Danish brewer Carlsberg has today (9 August) upped its forecast on full-year profits after enjoying a lift in earnings in Western Europe during the first six months of the year.

Carlsberg's operations in Western Europe have suffered in recent months from declining beer consumption in the region but a series of cost-cutting measures and rising sales have given a boost to profits.

The brewer saw operating profit in Western Europe for the six-month period leap by 22% to DKK908m (US$156.6m).

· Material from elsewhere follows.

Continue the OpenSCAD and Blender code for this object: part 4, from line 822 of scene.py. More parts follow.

Revenues in the region were up 5% as Carlsberg managed to increase its average prices by 2%. Beer volumes remained flat at 13.3m hectolitres but were buoyed by good summer weather and the football World Cup, Carlsberg said.

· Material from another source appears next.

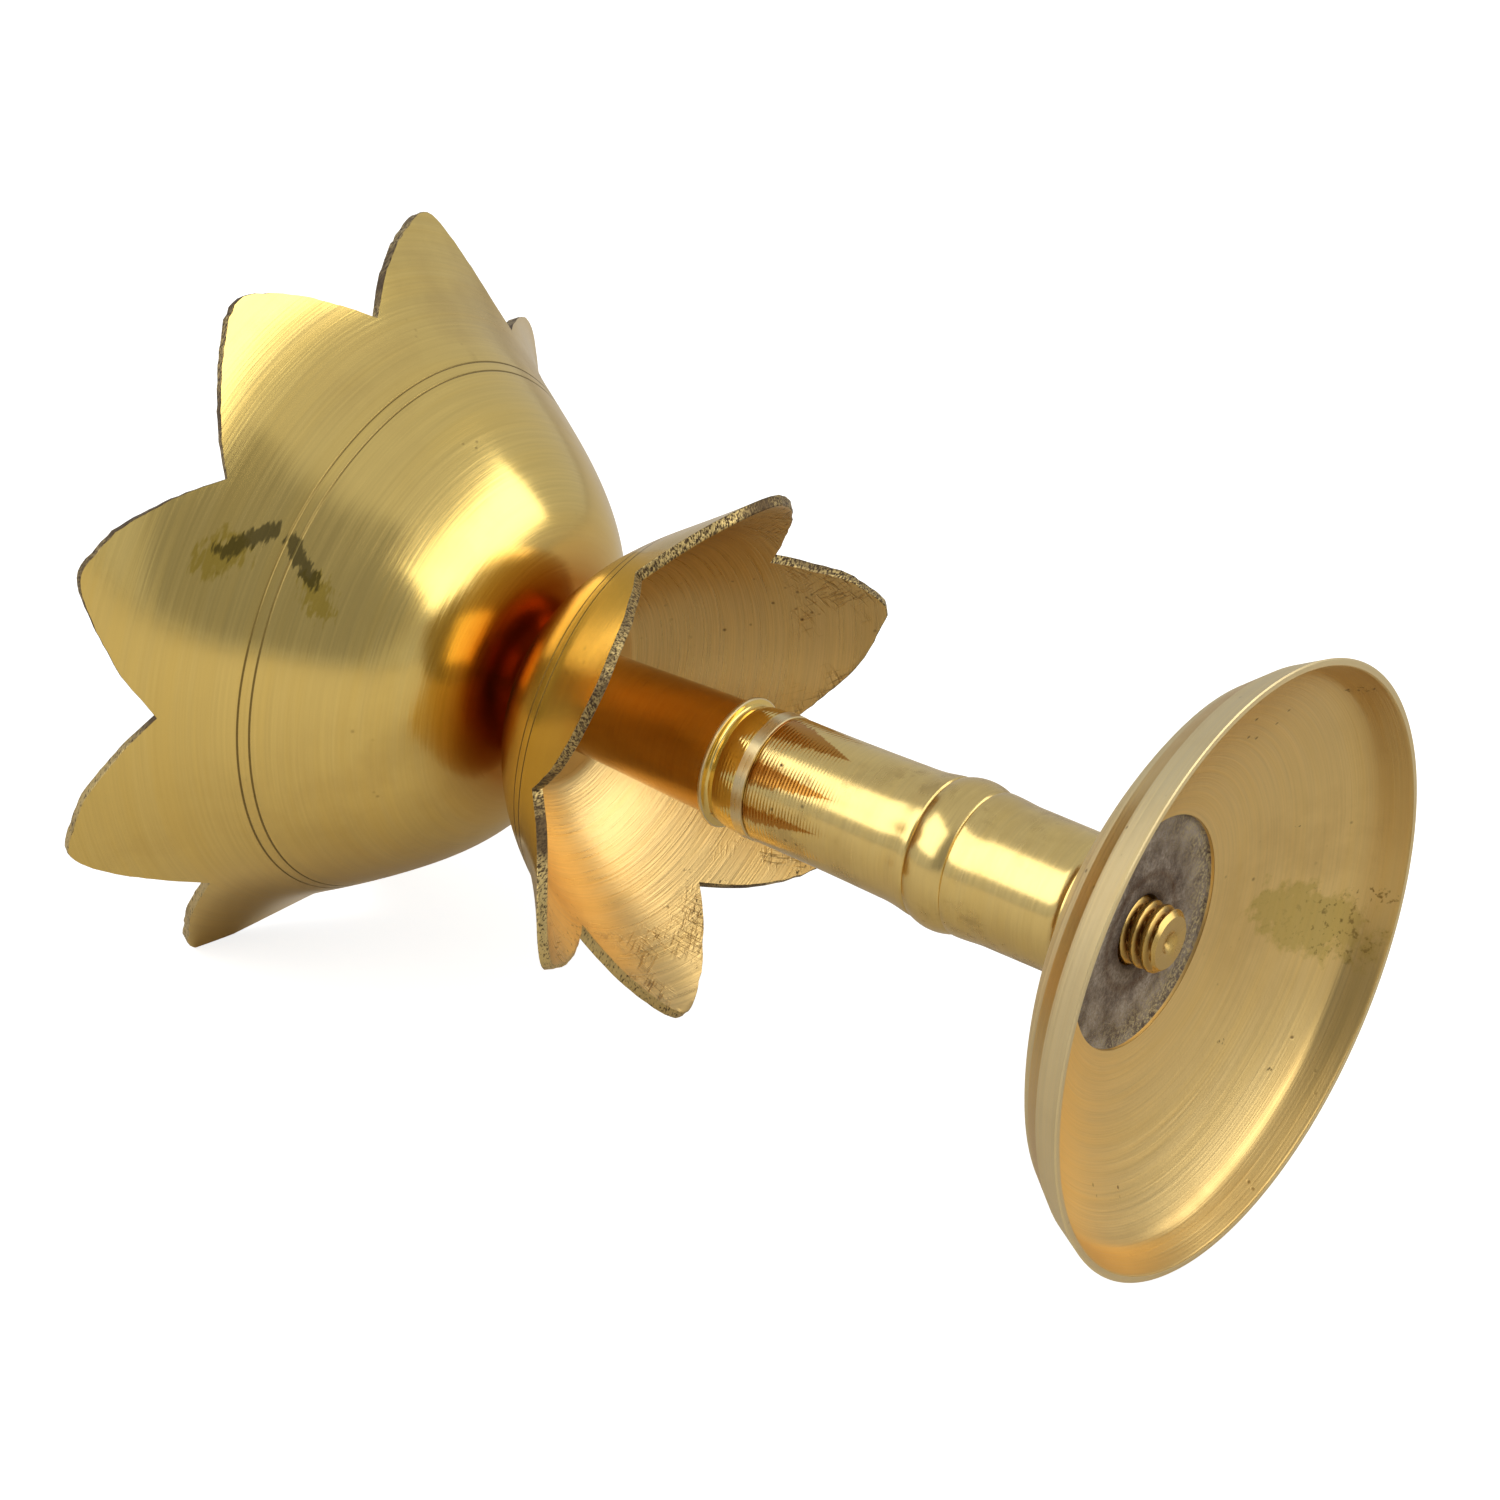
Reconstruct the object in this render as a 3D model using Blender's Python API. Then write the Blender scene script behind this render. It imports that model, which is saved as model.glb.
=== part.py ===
"""Brass lotus oil lamp on a turned stand.

Turned and sawn brass pieces are stacked on one threaded rod along +Z: a dished foot, a pillar with a
bead, a collar, a plain sleeve, a small lotus that opens downwards and a large lotus that opens upwards.
An oil cup drops over the nut inside the large lotus, and a wick holder stands in the cup.
The origin is the centre of the foot's rim, on the surface that the lamp stands on. Lengths are in metres.
"""

import math

import bmesh
import bpy
from mathutils import Vector

MM = 0.001
GAP = 0.3 * MM  # clearance between touching pieces

# Driving dimensions
FOOT_RADIUS = 37.0 * MM
FOOT_HEIGHT = 18.5 * MM
FOOT_RIM = 1.0 * MM  # thickness of the foot's edge
ROD_RADIUS = 3.95 * MM
THREAD_PITCH = 1.5 * MM
PILLAR_TOP = 62.7 * MM
COLLAR_HEIGHT = 6.2 * MM
SMALL_LOTUS_TOP = 94.6 * MM
SMALL_LOTUS_DEPTH = 24.6 * MM
SMALL_LOTUS_RADIUS = 32.7 * MM
LARGE_LOTUS_DEPTH = 38.2 * MM
LARGE_LOTUS_RADIUS = 47.0 * MM
LARGE_PETALS = 8
LARGE_NOTCH_HEIGHT = 29.5 * MM
PETAL_POINT = 1.25  # 1 gives straight-sided petals, and more gives rounder ones
CUP_RADIUS = 20.5 * MM
CUP_HEIGHT = 25.0 * MM

# Sizes that follow from them
BORE_RADIUS = ROD_RADIUS + GAP
ROD_BOTTOM = 9.4 * MM
PILLAR_BOTTOM = FOOT_HEIGHT + GAP
COLLAR_BOTTOM = PILLAR_TOP + GAP
SLEEVE_BOTTOM = COLLAR_BOTTOM + COLLAR_HEIGHT + GAP
SMALL_LOTUS_FLOOR = 2.0 * MM  # thickness at the crown
SMALL_LOTUS_WALL = 1.3 * MM
SLEEVE_TOP = SMALL_LOTUS_TOP - SMALL_LOTUS_FLOOR - GAP
LARGE_LOTUS_BOTTOM = SMALL_LOTUS_TOP + GAP
LARGE_LOTUS_FLOOR = 5.0 * MM
LARGE_LOTUS_WALL = 1.5 * MM
BOWL_FLOOR = LARGE_LOTUS_BOTTOM + LARGE_LOTUS_FLOOR
WASHER_THICKNESS = 1.6 * MM
WASHER_RADIUS = 8.0 * MM
WASHER_BOTTOM = BOWL_FLOOR + GAP
NUT_BOTTOM = WASHER_BOTTOM + WASHER_THICKNESS + GAP
NUT_HEIGHT = 5.5 * MM
NUT_ACROSS_FLATS = 13.0 * MM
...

As a consequence, group operating profit soared 30% to DKK1.7bn, leading Carlsberg to set its full-year profit forecast to DKK3.75bn, up DKK200m from its previous estimate.

Worldwide beer volumes were up 6% after stripping out last year's contributions from South Korean brewer Hite, in which Carlsberg sold its stake in June.

Carlsberg's Eastern European brewing venture, Baltic Beverages Holding, gave a further boost to the results. Carlsberg saw earnings from the business rise as the integration of its breweries in Russia began to take shape.

Last week, BBH, in which Carlsberg and UK brewer Scottish & Newcastle own a 50% stake, posted a 27% leap in EBITDA to EUR273m (US$350m) for the six months to the end of June. Net sales rose in the period by 18% to EUR961m.

In the rest of Eastern Europe, however, Carlsberg saw earnings slump by two-thirds. Sales fell in Poland due to issues with distribution to the off-trade and price competition, the brewer said.

In Asia, profits were up 9% on the back of acquisitions in western China and higher margins in Singapore.